> _Written problem_
Look through the lines below and extract any with the word "right".

Structured object records
-*-

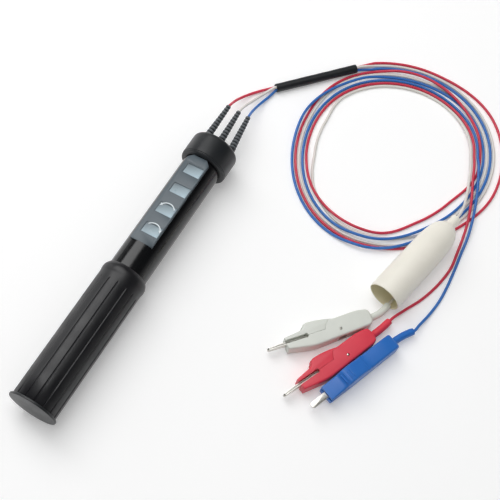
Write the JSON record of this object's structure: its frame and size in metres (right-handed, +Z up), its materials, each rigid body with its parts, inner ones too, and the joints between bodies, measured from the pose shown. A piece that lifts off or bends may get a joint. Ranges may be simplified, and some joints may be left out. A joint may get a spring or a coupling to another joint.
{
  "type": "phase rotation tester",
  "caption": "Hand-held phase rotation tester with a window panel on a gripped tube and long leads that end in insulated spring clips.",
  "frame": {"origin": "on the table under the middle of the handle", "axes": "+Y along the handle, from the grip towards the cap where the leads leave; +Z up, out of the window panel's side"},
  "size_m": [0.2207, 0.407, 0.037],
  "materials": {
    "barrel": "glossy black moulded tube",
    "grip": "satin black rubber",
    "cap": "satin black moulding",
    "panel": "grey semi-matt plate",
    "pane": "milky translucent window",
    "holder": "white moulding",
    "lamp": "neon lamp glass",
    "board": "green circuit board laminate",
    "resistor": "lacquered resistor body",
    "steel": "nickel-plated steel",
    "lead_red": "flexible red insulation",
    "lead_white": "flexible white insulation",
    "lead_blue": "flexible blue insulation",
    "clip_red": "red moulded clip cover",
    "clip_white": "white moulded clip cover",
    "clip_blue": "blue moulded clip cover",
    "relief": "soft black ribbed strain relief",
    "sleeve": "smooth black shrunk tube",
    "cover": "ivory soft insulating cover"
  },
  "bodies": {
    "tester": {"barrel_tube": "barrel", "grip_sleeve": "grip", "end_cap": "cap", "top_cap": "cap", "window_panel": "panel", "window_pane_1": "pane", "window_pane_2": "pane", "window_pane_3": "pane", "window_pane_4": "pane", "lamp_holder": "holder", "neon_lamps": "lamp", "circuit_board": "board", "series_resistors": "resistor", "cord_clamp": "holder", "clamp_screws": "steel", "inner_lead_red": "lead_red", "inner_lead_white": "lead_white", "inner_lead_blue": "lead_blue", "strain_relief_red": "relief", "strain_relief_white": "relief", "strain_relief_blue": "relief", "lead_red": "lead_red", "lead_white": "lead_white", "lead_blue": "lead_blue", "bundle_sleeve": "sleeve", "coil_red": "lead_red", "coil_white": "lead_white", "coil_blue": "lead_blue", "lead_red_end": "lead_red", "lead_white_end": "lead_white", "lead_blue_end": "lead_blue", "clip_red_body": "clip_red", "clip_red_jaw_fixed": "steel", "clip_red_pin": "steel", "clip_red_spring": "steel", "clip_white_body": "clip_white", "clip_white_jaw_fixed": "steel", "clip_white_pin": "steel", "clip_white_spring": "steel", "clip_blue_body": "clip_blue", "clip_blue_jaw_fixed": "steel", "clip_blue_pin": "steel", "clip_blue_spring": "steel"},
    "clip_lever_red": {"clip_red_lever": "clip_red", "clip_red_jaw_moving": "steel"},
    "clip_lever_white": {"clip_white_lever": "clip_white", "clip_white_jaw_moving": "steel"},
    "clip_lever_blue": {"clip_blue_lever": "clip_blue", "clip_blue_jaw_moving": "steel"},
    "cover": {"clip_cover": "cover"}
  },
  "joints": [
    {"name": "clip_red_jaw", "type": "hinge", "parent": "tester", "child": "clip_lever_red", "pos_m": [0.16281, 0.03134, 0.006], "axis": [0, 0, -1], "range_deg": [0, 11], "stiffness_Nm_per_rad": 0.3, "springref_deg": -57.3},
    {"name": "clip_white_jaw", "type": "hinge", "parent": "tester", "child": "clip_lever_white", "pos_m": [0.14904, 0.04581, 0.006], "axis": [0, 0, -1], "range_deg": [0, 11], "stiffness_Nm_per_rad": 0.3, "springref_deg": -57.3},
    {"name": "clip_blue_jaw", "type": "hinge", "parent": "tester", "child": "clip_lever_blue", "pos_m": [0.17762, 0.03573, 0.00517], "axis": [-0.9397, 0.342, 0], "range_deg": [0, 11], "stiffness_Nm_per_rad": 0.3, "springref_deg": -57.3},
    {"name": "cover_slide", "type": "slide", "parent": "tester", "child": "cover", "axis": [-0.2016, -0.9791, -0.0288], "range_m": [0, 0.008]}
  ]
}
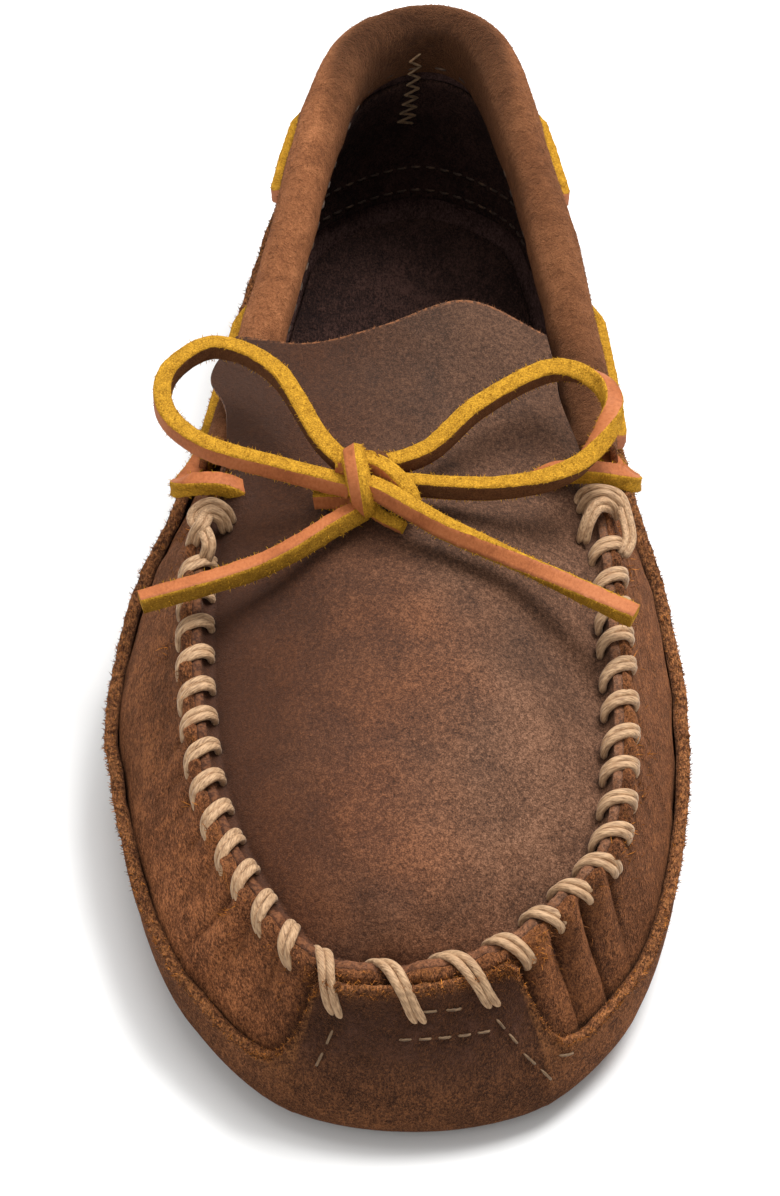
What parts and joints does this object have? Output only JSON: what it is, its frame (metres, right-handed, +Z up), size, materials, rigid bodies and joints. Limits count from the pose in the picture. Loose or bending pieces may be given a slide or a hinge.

-*-

> _Solution to the exercise_
Write the JSON record of this object's structure: its frame and size in metres (right-handed, +Z up), its materials, each rigid body with its parts, inner ones too, and the joints between bodies, measured from the pose shown. A piece that lifts off or bends may get a joint. Ranges may be simplified, and some joints may be left out. A joint may get a spring or a coupling to another joint.
What parts and joints does this object have? Output only JSON: what it is, its frame (metres, right-handed, +Z up), size, materials, rigid bodies and joints. Limits count from the pose in the picture. Loose or bending pieces may be given a slide or a hinge.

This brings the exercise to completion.